Alberta Whittle’s (b. 1980, Bridgetown, Barbados) creative practice is motivated by the desire to manifest self-compassion and collective care as key methods in battling anti-Blackness. Her multi-media practice encompasses drawing, digital collage, film, sculpture, performance, and writing, through which she develops a visual, oral, and textual language that questions accepted Western constructs of history and society. Her public presentations are often choreographed as interactive installations, that speak to the site in which they are being presented and prioritize questions of self-care and compassion, while considering the historic legacies and contemporary expressions of anti-Blackness, colonialism, and migration.
This work is from Whittle’s series of tondos (round works) and depicts Whittle’s friend Blessing Amos aka Precious seated on a tiled floor with her face veiled by the same colorful mists that comprise the background. As Whittle explains of her tondos, they “are meant to feel like portals. In fact, this idea of a portal as a space of transcendence and really thinking about what we are moving through, you know, how we can find ourselves in another space to rethink ideas, is very important in my work.”

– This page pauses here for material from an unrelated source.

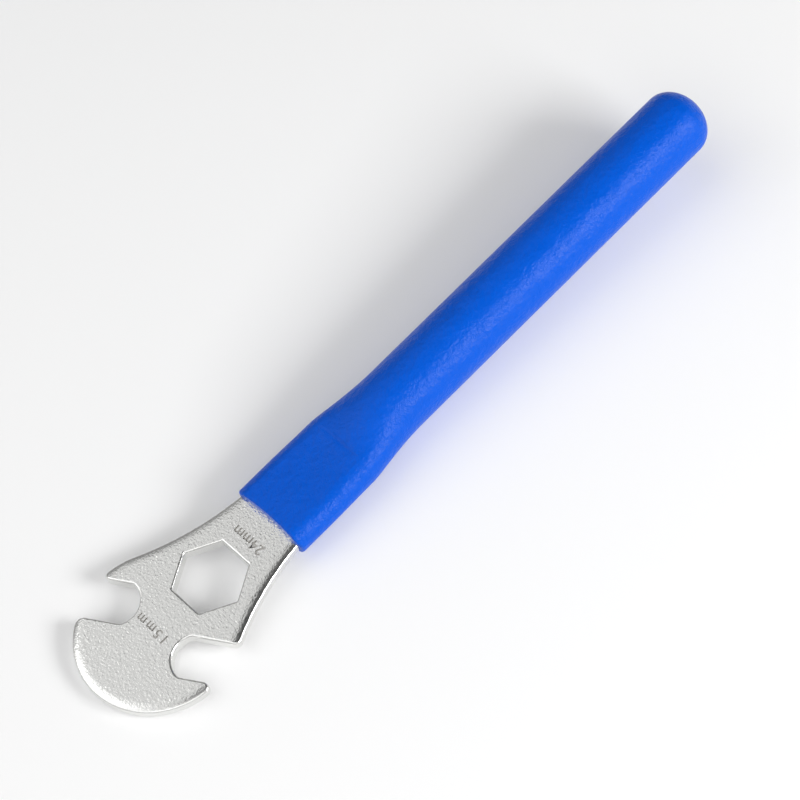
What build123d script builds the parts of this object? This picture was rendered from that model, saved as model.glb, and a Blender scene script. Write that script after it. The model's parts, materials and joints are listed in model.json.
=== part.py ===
"""Pedal wrench: a plated head with two open jaws and a hexagon hole, on a tube handle in a dipped sleeve.

Millimetres. The wrench is drawn with its handle along X, from the head's tip at X = 0, and the plate in
the XY plane. At the end it is laid down as it rests: on the head's tip and on the start of the round bar.
"""
from build123d import *
from math import atan2, cos, degrees, pi, sin, sqrt
import os

os.makedirs("parts", exist_ok=True)

# Overall, of which the bare head takes 85 and the sleeve 220
overall_length = 305.0

# Head plate: a disc that sweeps in to the handle
plate_thickness = 5.2
head_radius = 30.5
neck_length = 24.0
neck_angle = 62.8
shoulder_corner_radius = 1.5
rim_width = 4.0
rim_drop = 1.0
rim_overrun = 2.0
edge_rounding = 1.0

# Jaws: two openings back to back, each with one wall on the same line through the disc's centre
jaw_size = 15.0
jaw_clearance = 0.15
jaw_angle = 120.0
front_base_depth = 9.2
rear_base_depth = 8.4
base_crown = 4.4
base_corner_radius = 2.2
front_horn_radius = 3.4
front_beak_radius = 1.9
rear_beak_radius = 2.4
rear_horn_radius = 2.2

# Hexagon hole, in the neck behind the disc's centre
hex_size = 24.0
hex_clearance = 0.1
hex_offset = 26.3
hex_corner_radius = 0.5

# Tang, the plate's tail inside the tube
tang_length = 32.0
tang_rounding = 1.4
tang_clearance = 0.1

# Handle tube
tube_diameter = 22.0
tube_wall = 1.75
pressed_length = 16.0
throat_length = 19.0
throat_opening = 7.0
swell_length = 28.0
swell_steps = 4

# Dipped sleeve
sleeve_wall = 2.0
sleeve_dome = 10.4
mouth_rounding = 0.9

# Places along the handle
hex_center_x = head_radius + hex_offset
collar_x = 2 * head_radius + neck_length
shoulder_x = collar_x + sleeve_wall
tang_end_x = shoulder_x + tang_length
pressed_end_x = shoulder_x + pressed_length
throat_x = pressed_end_x + throat_length
round_x = throat_x + swell_length
dome_x = overall_length - sleeve_dome

# Layers of the bar, as distances outside the middle of the tube's wall
middle_radius = (tube_diameter - tube_wall) / 2
tube_inside = -tube_wall / 2
tube_outside = tube_wall / 2
sleeve_outside = tube_outside + sleeve_wall


def broad_side(opening):
    """Length of a broad side where the tube is open by this much: its wall is bent and never stretched."""
    return pi * (middle_radius - (opening + tube_wall) / 2)


tang_room = plate_thickness + tang_clearance
pressed_side = broad_side(tang_room)
throat_side = broad_side(throat_opening)
round_bow = throat_side / 2 / middle_radius
tang_width = pressed_side + tang_rounding
shoulder_half_width = pressed_side / 2 + tang_room / 2 + tube_wall
jaw_gap = jaw_size + jaw_clearance


def bar_section(x, side_length, bow, layer):
    """Section of the bar at x: two broad sides, each bowed through half-angle bow, and two tight ends."""
    end_radius = (pi * middle_radius - side_length) / (pi - 2 * bow) + layer
    if bow == 0:
        corner_y = side_length / 2
        corner_z = end_radius
        end_y = corner_y + end_radius
        side = Line((corner_y, corner_z), (-corner_y, corner_z))
    else:
        side_radius = side_length / 2 / bow + layer
        offset = side_radius - end_radius
        corner_y = side_radius * sin(bow)
        corner_z = end_radius * cos(bow)
        end_y = offset * sin(bow) + end_radius
        crown_z = side_radius - offset * cos(bow)
        side = ThreePointArc((corner_y, corner_z), (0, crown_z), (-corner_y, corner_z))
    end = ThreePointArc((-corner_y, corner_z), (-end_y, 0), (-corner_y, -corner_z))
    half = [side, end]
    loop = half + [edge.rotate(Axis.Z, 180) for edge in half]
    return Plane.YZ.offset(x) * make_face(loop)


def bar(layer, start_x, dome_length=0):
    """The bar at one layer: pressed flat at the front, opening a little, then swelling to a round tube.

    Its far end is an elliptical dome, or cut square where the dome has no length.
    """
    start = bar_section(start_x, pressed_side, 0, layer)
    pressed = extrude(start, pressed_end_x - start_x, dir=(1, 0, 0))
    pressed_end = bar_section(pressed_end_x, pressed_side, 0, layer)
    throat = bar_section(throat_x, throat_side, 0, layer)
    swell = [throat]
    for step in range(1, swell_steps + 1):
        share = step / swell_steps
        bow = round_bow * (1 - (1 - share) ** 2)
        swell.append(bar_section(throat_x + share * swell_length, throat_side, bow, layer))

    radius = middle_radius + layer
    outline = Polyline((dome_x, radius), (round_x, radius), (round_x, 0), (dome_x + dome_length, 0))
    if dome_length > 0:
        far_end = EllipticalCenterArc((dome_x, 0), dome_length, radius, 0, arc_size=90)
    else:
        far_end = Line((dome_x, 0), (dome_x, radius))
    round_bar = revolve(make_face([outline, far_end]), Axis.X)
    return pressed + loft([pressed_end, throat], ruled=True) + loft(swell) + round_bar


def neck_sweep():
    """The neck's arc: the point where it leaves the disc, the outward direction there, and its radius.

    It touches the disc at the neck's angle, and its radius is the one that then meets the shoulder.
    """
    center = Vector(head_radius, 0)
    reach = Vector(shoulder_x, shoulder_half_width) - center
    outward = Vector(1, 0).rotate(Axis.Z, neck_angle)
    across = reach.dot(outward)
    radius = (reach.length**2 - 2 * head_radius * across + head_radius**2) / (across - head_radius) / 2
    return center + outward * head_radius, outward, radius


def blank():
    """Outline of the head before its openings: a disc, and arcs that leave it smoothly for the shoulder."""
    start, outward, radius = neck_sweep()
    shoulder = Vector(shoulder_x, shoulder_half_width)
    center = start + outward * radius
    middle = center + ((start + shoulder) / 2 - center).normalized() * radius
    upper = ThreePointArc(start, middle, shoulder)
    lower = upper.mirror(Plane.XZ)
    ends = [Line(upper @ 0, lower @ 0), Line(upper @ 1, lower @ 1)]
    neck = make_face([upper, lower] + ends)
    neck = fillet(neck.vertices().group_by(Axis.X)[-1], shoulder_corner_radius)
    return Pos(head_radius, 0) * Circle(head_radius) + neck


def rim_section():
    """Section of the plate from its rim, at X = 0, inwards: both faces fall to the rim in an arc."""
    top = plate_thickness / 2
    fall_radius = (rim_width**2 + rim_drop**2) / (2 * rim_drop)
    profile = []
    for x in (rim_width, (rim_width - rim_overrun) / 2, -rim_overrun):
        profile.append((x, top - fall_radius + sqrt(fall_radius**2 - (rim_width - x) ** 2)))
    fall = ThreePointArc(*profile)
    flat = Line((head_radius, top), (rim_width, top))
    upper = [flat, fall]
    lower = [edge.mirror(Plane.XZ) for edge in upper]
    ends = [Line(flat @ 0, lower[0] @ 0), Line(fall @ 1, lower[1] @ 1)]
    return make_face(upper + lower + ends)


def forged_form():
    """The forging that the outline is cut from: its faces fall away softly along the disc and the neck."""
    section = rim_section()
    disc = revolve(Plane.XZ * section, Axis((head_radius, 0, 0), (0, 0, 1)))
    start, outward, radius = neck_sweep()
    across_rim = Plane(start, x_dir=-outward, z_dir=Vector(0, 0, 1).cross(outward))
    side = revolve(across_rim * section, Axis(start + outward * radius, (0, 0, 1)), revolution_arc=90)
    side = split(side, Plane.XZ, keep=Keep.BOTTOM)
    return disc + side + side.mirror(Plane.XZ)


def jaw(base_depth):
    """A jaw's opening, drawn from the disc's centre: one wall on the Y axis, and a rounded base."""
    wall_start = base_depth + base_crown
    wall_end = 2 * head_radius
    base = ThreePointArc((0, wall_start), (jaw_gap / 2, base_depth), (jaw_gap, wall_start))
    walls = Polyline((jaw_gap, wall_start), (jaw_gap, wall_end), (0, wall_end), (0, wall_start))
    opening = make_face([base, walls])
    base_corners = opening.vertices().group_by(Axis.Y)[0]
    return fillet(base_corners, base_corner_radius)


def rounded_tip(outline, turn, tip_x, radius):
    """Round the outline where a jaw's wall, drawn at tip_x, runs out through the disc's edge."""
    tip = turn * Pos(tip_x, sqrt(head_radius**2 - tip_x**2))
    return fillet(outline.vertices().sort_by_distance(tip.position)[0], radius)


def wrench_head():
    """Plate with its jaws, hexagon hole and tang."""
    front = Pos(head_radius, 0) * Rot(0, 0, jaw_angle - 90)
    rear = Pos(head_radius, 0) * Rot(0, 0, jaw_angle + 90)
    outline = blank()
    outline -= front * jaw(front_base_depth)
    outline -= rear * jaw(rear_base_depth)
    outline = rounded_tip(outline, front, 0, front_horn_radius)
    outline = rounded_tip(outline, front, jaw_gap, front_beak_radius)
    outline = rounded_tip(outline, rear, 0, rear_beak_radius)
    outline = rounded_tip(outline, rear, jaw_gap, rear_horn_radius)
    hexagon = RegularPolygon((hex_size + hex_clearance) / 2, 6, major_radius=False, rotation=30)
    outline -= Pos(hex_center_x, 0) * fillet(hexagon.vertices(), hex_corner_radius)
    plate = extrude(outline, plate_thickness / 2, both=True) & forged_form()
    flat_walls = plate.faces().filter_by(GeomType.PLANE).filter_by(Axis.Z, reverse=True)
    walls = flat_walls + plate.faces().filter_by(GeomType.CYLINDER)
    plate = fillet(walls.edges().filter_by(Axis.Z, reverse=True), edge_rounding)

    root_x = shoulder_x - tang_rounding
    tang = Box(tang_end_x - root_x, tang_width, plate_thickness)
    tang = fillet(tang.edges().filter_by(Axis.X), tang_rounding)
    return plate + Pos((root_x + tang_end_x) / 2, 0) * tang


def handle_tube():
    """Steel tube, pressed flat on the tang and open at both ends."""
    return bar(tube_outside, shoulder_x) - bar(tube_inside, shoulder_x)


def grip_sleeve(head):
    """Sleeve over the whole tube: its front wall closes on the plate, and its far end is a hollow dome."""
    outside = bar(sleeve_outside, collar_x, sleeve_dome)
    outside = fillet(outside.edges().group_by(Axis.X)[0], mouth_rounding)
    inside = bar(tube_outside, shoulder_x, sleeve_dome - sleeve_wall)
    return outside - inside - head


head = wrench_head()
tube = handle_tube()
sleeve = grip_sleeve(head)
pieces = {"wrench_head": head, "handle_tube": tube, "grip_sleeve": sleeve}


def low_point(shape, tip):
    """Height of the shape's lowest point when its far end is raised by an angle in degrees."""
    return (Rot(0, -tip, 0) * shape).bounding_box().min.Z


# The weight lies ahead of the round bar, so the wrench tips forward until the head's tip is down too
settle_rounds = 5
tip_angle = 0.0
for settle_round in range(settle_rounds):
    gap_under_head = low_point(head, tip_angle) - low_point(sleeve, tip_angle)
    tip_angle += degrees(atan2(gap_under_head, round_x))

box = (Rot(0, -tip_angle, 0) * Compound([head, tube, sleeve])).bounding_box()
laid_down = Pos(-box.center().X, -box.center().Y, -box.min.Z) * Rot(0, -tip_angle, 0)
for name, piece in pieces.items():
    export_step(laid_down * piece, f"parts/{name}.step")
print(f"tipped forward by {tip_angle:.3f} degrees, head's tip now at {laid_down.position}")
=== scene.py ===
# %% [markdown]
# Pedal wrench, dressed for its photograph.
# The wrench is three real pieces: a forged and plated steel head, a steel tube pressed on to the head's
# tail, and a blue vinyl sleeve that the handle was dipped in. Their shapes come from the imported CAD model,
# which is loaded here and never changed. This script gives the pieces their finishes, adds what is too fine
# for the CAD, and sets up a studio like the photograph's.
# Blender works in metres, so the sizes of the wrench are written in millimetres and multiplied by MM.
# The sizes of the studio are plain metres.

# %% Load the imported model
import json
from math import cos, pi, radians, sin

import bmesh
import bpy
from mathutils import Matrix, Vector

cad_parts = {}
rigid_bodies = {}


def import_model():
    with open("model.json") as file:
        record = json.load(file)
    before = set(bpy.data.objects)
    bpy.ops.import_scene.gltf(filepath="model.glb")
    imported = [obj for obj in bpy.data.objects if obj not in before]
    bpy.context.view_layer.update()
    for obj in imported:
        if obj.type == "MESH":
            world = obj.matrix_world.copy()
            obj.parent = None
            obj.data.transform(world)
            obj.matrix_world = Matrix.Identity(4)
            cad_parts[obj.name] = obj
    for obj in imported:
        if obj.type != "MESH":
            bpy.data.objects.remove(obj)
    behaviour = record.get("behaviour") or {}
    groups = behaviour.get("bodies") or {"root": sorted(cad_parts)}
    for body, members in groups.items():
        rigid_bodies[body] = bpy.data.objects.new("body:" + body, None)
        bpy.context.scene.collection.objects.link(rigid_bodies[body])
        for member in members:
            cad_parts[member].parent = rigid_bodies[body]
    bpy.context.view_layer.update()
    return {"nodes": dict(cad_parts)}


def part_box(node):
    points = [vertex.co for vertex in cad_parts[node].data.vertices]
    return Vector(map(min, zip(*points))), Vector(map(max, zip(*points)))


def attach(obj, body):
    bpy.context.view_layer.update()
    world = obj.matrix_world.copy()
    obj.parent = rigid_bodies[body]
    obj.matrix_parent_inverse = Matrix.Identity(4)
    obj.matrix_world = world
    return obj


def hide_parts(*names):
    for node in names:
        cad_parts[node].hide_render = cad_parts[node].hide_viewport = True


MM = 0.001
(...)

Whittle’s extensive range of exhibitions includes solo presentations at Mount Stuart, Scotland (2024); the Institute of Contemporary Art, Philadelphia (2024, with Dominique White); Institute of Contemporary Art, Los Angeles (2023); Scottish National Gallery of Modern Art, Edinburgh (2023); Holburne Museum, Bath (2023); Scotland + Venice, 59th Venice Biennale (2022); University of Johannesburg Gallery, Johannesburg (2021); Jupiter Artland, Edinburgh (2021); Glasgow International (2021); Grand Union, Birmingham (2020); and Dundee Contemporary Arts (2019). Selected group exhibitions include Soulscapes, Dulwich Picture Gallery, London (2024); Black Atlantic: Power, People, Resistance, The Fitzwilliam Museum, Cambridge (2023); Soft and weak like water, 14th Gwangju Biennale, Gwangju (2023); British Art Show 9 (2021-2022); Moving Bodies, Moving Images, Whitechapel Gallery, London (2022); Black Melancholia, CCS Bard Hessel Museum of Art, Annandale-on-Hudson (2022); Sex Ecologies, Kunsthall Trondheim, Norway (2021); and Life between islands: Caribbean British Art 1950s – Now, Tate Britain, London (2021).